HOOFDDORP – Twee anonieme voormalige renners van de Raboploeg hebben verklaard dat er sprake was van een dopingprogramma bij de Nederlandse wielerequipe.
Eén oud-coureur
zegt maandag in De Telegraaf dat dit programma al in 1996, in het eerste jaar van de formatie, werd opgezet.
Dit gebeurde naar aanleiding van een tegenvallend voorjaar. De renners zouden voor de start van de Tour de France in Den Bosch zijn geprepareerd.
Volgens de renner die zijn verhaal deed tegenover de NOS begon het gebruik van verboden middelen pas later, namelijk rond de eeuwwisseling.
Niet piepelen
“1999 was een dramatische Tour de France voor Rabobank. Na die Tour hebben de renners onderling afgesproken dat het zo niet meer kon en dat er iets moest veranderen”, zei de anonieme bron zondag op de
website van de NOS.“De stemming was in de trant van: ‘we laten ons niet meer piepelen’. Ze gingen aan de epo.

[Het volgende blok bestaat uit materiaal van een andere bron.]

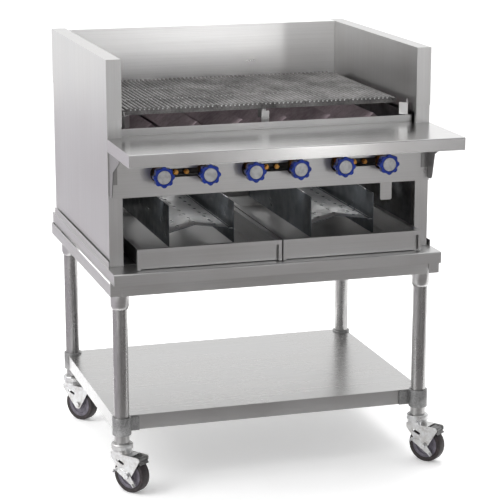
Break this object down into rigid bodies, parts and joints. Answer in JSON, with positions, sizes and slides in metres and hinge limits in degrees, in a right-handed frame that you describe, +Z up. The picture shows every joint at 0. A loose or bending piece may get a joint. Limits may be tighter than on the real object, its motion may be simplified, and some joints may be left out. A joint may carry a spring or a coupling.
{
  "type": "charbroiler grill",
  "caption": "Gas charbroiler with cooking grate, splash guards, landing shelf, knobs and drip pans, on an open stand with a lower shelf and casters.",
  "frame": {"origin": "on the floor at the middle of the whole footprint", "axes": "+X to the cook's right, +Y from the cook towards the wall, +Z up"},
  "size_m": [0.9658, 1.007, 1.182],
  "materials": {
    "stainless": "brushed, satin",
    "stainless_dull": "mill finish, heat dulled",
    "tube_steel": "polished tube",
    "cast_aluminium": "as cast",
    "cast_iron": "rough, heat browned",
    "grate_iron": "worn bare metal",
    "black_pipe": "matte black",
    "brass": "machined",
    "blue_plastic": "glossy moulded",
    "knob_cap": "spun satin",
    "zinc_plate": "bright zinc",
    "caster_tread": "moulded resin tread on a grey hub"
  },
  "bodies": {
    "stand_and_casing": {"back_panel": "stainless", "baffle_left": "stainless_dull", "baffle_right": "stainless_dull", "burners": "cast_iron", "caster_stems": "zinc_plate", "compartment_liner": "stainless_dull", "control_panel": "stainless", "corner_clamps": "cast_aluminium", "firebox_liner": "stainless_dull", "front_rail": "stainless", "gas_manifold": "black_pipe", "gas_valves": "brass", "grate_supports": "grate_iron", "landing_shelf": "stainless", "legs": "tube_steel", "manifold_strap": "stainless", "panel_screws": "stainless", "radiants": "cast_iron", "shelf_brackets": "stainless", "side_panel_left": "stainless", "side_panel_right": "stainless", "splash_left": "stainless", "splash_rear": "stainless", "splash_right": "stainless", "stand_frame": "stainless", "stand_top": "stainless", "undershelf": "stainless"},
    "knob_1": {"knob_1": "blue_plastic", "knob_cap_1": "knob_cap"},
    "knob_2": {"knob_2": "blue_plastic", "knob_cap_2": "knob_cap"},
    "knob_3": {"knob_3": "blue_plastic", "knob_cap_3": "knob_cap"},
    "knob_4": {"knob_4": "blue_plastic", "knob_cap_4": "knob_cap"},
    "knob_5": {"knob_5": "blue_plastic", "knob_cap_5": "knob_cap"},
    "knob_6": {"knob_6": "blue_plastic", "knob_cap_6": "knob_cap"},
    "caster_swivel_fl": {"caster_fork_fl": "zinc_plate"},
    "wheel_fl": {"caster_wheel_fl": "caster_tread"},
    "caster_swivel_fr": {"caster_fork_fr": "zinc_plate"},
    "wheel_fr": {"caster_wheel_fr": "caster_tread"},
    "caster_swivel_rl": {"caster_fork_rl": "zinc_plate"},
    "wheel_rl": {"caster_wheel_rl": "caster_tread"},
    "caster_swivel_rr": {"caster_fork_rr": "zinc_plate"},
    "wheel_rr": {"caster_wheel_rr": "caster_tread"},
    "brake_fl": {"brake_lever_fl": "zinc_plate"},
    "shoe_fl": {"brake_shoe_fl": "zinc_plate"},
    "brake_fr": {"brake_lever_fr": "zinc_plate"},
    "shoe_fr": {"brake_shoe_fr": "zinc_plate"},
    "pan_left": {"drip_pan_left": "stainless"},
    "pan_right": {"drip_pan_right": "stainless"},
    "grate_chassis": {"grate_chassis": "grate_iron"},
    "grate_1": {"grate_section_1": "grate_iron"},
    "grate_2": {"grate_section_2": "grate_iron"},
    "grate_3": {"grate_section_3": "grate_iron"},
    "grate_4": {"grate_section_4": "grate_iron"},
    "grate_5": {"grate_section_5": "grate_iron"},
    "grate_6": {"grate_section_6": "grate_iron"}
  },
  "joints": [
    {"name": "knob_1_turn", "type": "hinge", "parent": "stand_and_casing", "child": "knob_1", "pos_m": [-0.3315, -0.304, 0.8725], "axis": [0, 1, 0], "range_deg": [0, 90]},
    {"name": "knob_2_turn", "type": "hinge", "parent": "stand_and_casing", "child": "knob_2", "pos_m": [-0.2045, -0.304, 0.8725], "axis": [0, 1, 0], "range_deg": [0, 90]},
    {"name": "knob_3_turn", "type": "hinge", "parent": "stand_and_casing", "child": "knob_3", "pos_m": [-0.0775, -0.304, 0.8725], "axis": [0, 1, 0], "range_deg": [0, 90]},
    {"name": "knob_4_turn", "type": "hinge", "parent": "stand_and_casing", "child": "knob_4", "pos_m": [0.0495, -0.304, 0.8725], "axis": [0, 1, 0], "range_deg": [0, 90]},
    {"name": "knob_5_turn", "type": "hinge", "parent": "stand_and_casing", "child": "knob_5", "pos_m": [0.1765, -0.304, 0.8725], "axis": [0, 1, 0], "range_deg": [0, 90]},
    {"name": "knob_6_turn", "type": "hinge", "parent": "stand_and_casing", "child": "knob_6", "pos_m": [0.3035, -0.304, 0.8725], "axis": [0, 1, 0], "range_deg": [0, 90]},
    {"name": "caster_fl_swivel", "type": "hinge", "parent": "stand_and_casing", "child": "caster_swivel_fl", "pos_m": [-0.4472, -0.268, 0.115], "axis": [0, 0, 1], "continuous": true},
    {"name": "wheel_fl_roll", "type": "hinge", "parent": "caster_swivel_fl", "child": "wheel_fl", "pos_m": [-0.42688, -0.294, 0.0508], "axis": [0.788, 0.6157, 0], "continuous": true},
    {"name": "caster_fr_swivel", "type": "hinge", "parent": "stand_and_casing", "child": "caster_swivel_fr", "pos_m": [0.4192, -0.268, 0.115], "axis": [0, 0, 1], "continuous": true},
    {"name": "wheel_fr_roll", "type": "hinge", "parent": "caster_swivel_fr", "child": "wheel_fr", "pos_m": [0.43952, -0.294, 0.0508], "axis": [0.788, 0.6157, 0], "continuous": true},
    {"name": "caster_rl_swivel", "type": "hinge", "parent": "stand_and_casing", "child": "caster_swivel_rl", "pos_m": [-0.4472, 0.386, 0.115], "axis": [0, 0, 1], "continuous": true},
    {"name": "wheel_rl_roll", "type": "hinge", "parent": "caster_swivel_rl", "child": "wheel_rl", "pos_m": [-0.42688, 0.36, 0.0508], "axis": [0.788, 0.6157, 0], "continuous": true},
    {"name": "caster_rr_swivel", "type": "hinge", "parent": "stand_and_casing", "child": "caster_swivel_rr", "pos_m": [0.4192, 0.386, 0.115], "axis": [0, 0, 1], "continuous": true},
    {"name": "wheel_rr_roll", "type": "hinge", "parent": "caster_swivel_rr", "child": "wheel_rr", "pos_m": [0.43952, 0.36, 0.0508], "axis": [0.788, 0.6157, 0], "continuous": true},
    {"name": "brake_fl_press", "type": "hinge", "parent": "caster_swivel_fl", "child": "brake_fl", "pos_m": [-0.42688, -0.294, 0.0508], "axis": [-0.788, -0.6157, 0], "range_deg": [0, 20]},
    {"name": "shoe_fl_press", "type": "hinge", "parent": "caster_swivel_fl", "child": "shoe_fl", "pos_m": [-0.40584, -0.32094, 0.09962], "axis": [0.788, 0.6157, 0], "range_deg": [0, 8]},
    {"name": "brake_fr_press", "type": "hinge", "parent": "caster_swivel_fr", "child": "brake_fr", "pos_m": [0.43952, -0.294, 0.0508], "axis": [-0.788, -0.6157, 0], "range_deg": [0, 20]},
    {"name": "shoe_fr_press", "type": "hinge", "parent": "caster_swivel_fr", "child": "shoe_fr", "pos_m": [0.46056, -0.32094, 0.09962], "axis": [0.788, 0.6157, 0], "range_deg": [0, 8]},
    {"name": "pan_left_slide", "type": "slide", "parent": "stand_and_casing", "child": "pan_left", "axis": [0, -1, 0], "range_m": [0, 0.6]},
    {"name": "pan_right_slide", "type": "slide", "parent": "stand_and_casing", "child": "pan_right", "axis": [0, -1, 0], "range_m": [0, 0.6]},
    {"name": "grate_tilt", "type": "hinge", "parent": "stand_and_casing", "child": "grate_chassis", "pos_m": [-0.014, 0.369, 1.021], "axis": [-1, 0, 0], "range_deg": [0, 8]},
    {"name": "grate_1_lift", "type": "slide", "parent": "grate_chassis", "child": "grate_1", "axis": [0, 0, 1], "range_m": [0, 0.15]},
    {"name": "grate_2_lift", "type": "slide", "parent": "grate_chassis", "child": "grate_2", "axis": [0, 0, 1], "range_m": [0, 0.15]},
    {"name": "grate_3_lift", "type": "slide", "parent": "grate_chassis", "child": "grate_3", "axis": [0, 0, 1], "range_m": [0, 0.15]},
    {"name": "grate_4_lift", "type": "slide", "parent": "grate_chassis", "child": "grate_4", "axis": [0, 0, 1], "range_m": [0, 0.15]},
    {"name": "grate_5_lift", "type": "slide", "parent": "grate_chassis", "child": "grate_5", "axis": [0, 0, 1], "range_m": [0, 0.15]},
    {"name": "grate_6_lift", "type": "slide", "parent": "grate_chassis", "child": "grate_6", "axis": [0, 0, 1], "range_m": [0, 0.15]}
  ],
  "couplings": [
    {"joint": "shoe_fl_press", "follows": "brake_fl_press", "ratio": 0.4},
    {"joint": "shoe_fr_press", "follows": "brake_fr_press", "ratio": 0.4}
  ]
}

Een jaar later won Erik Dekker drie Touretappes. Rarara, hoe kan dat? Jij bent toch ook niet gek…”
De bron geeft aan hoe eenvoudig het was om met doping te beginnen. “Op een zeker moment ben ik naar de ploegarts gegaan en vroeg: ‘mag ik epo hebben?’ Ja, dat was goed, zei de dokter. Hij gaf mij een tasje met zes spuiten erin – zo’n koeltasje. Ik bewaarde het gewoon thuis in de koelkast.”
Onderzoek
De KNWU richtte onlangs een zogeheten onderzoeks- en adviescommissie op om onderzoek te doen naar de dopingcultuur in het Nederlandse wielrennen.
Uiterlijk in juni 2013 brengen oud-minister Winnie Sorgdrager, hoogleraar sportontwikkeling Maarten van Bottenburg en sportarts Edwin Goedhart verslag uit.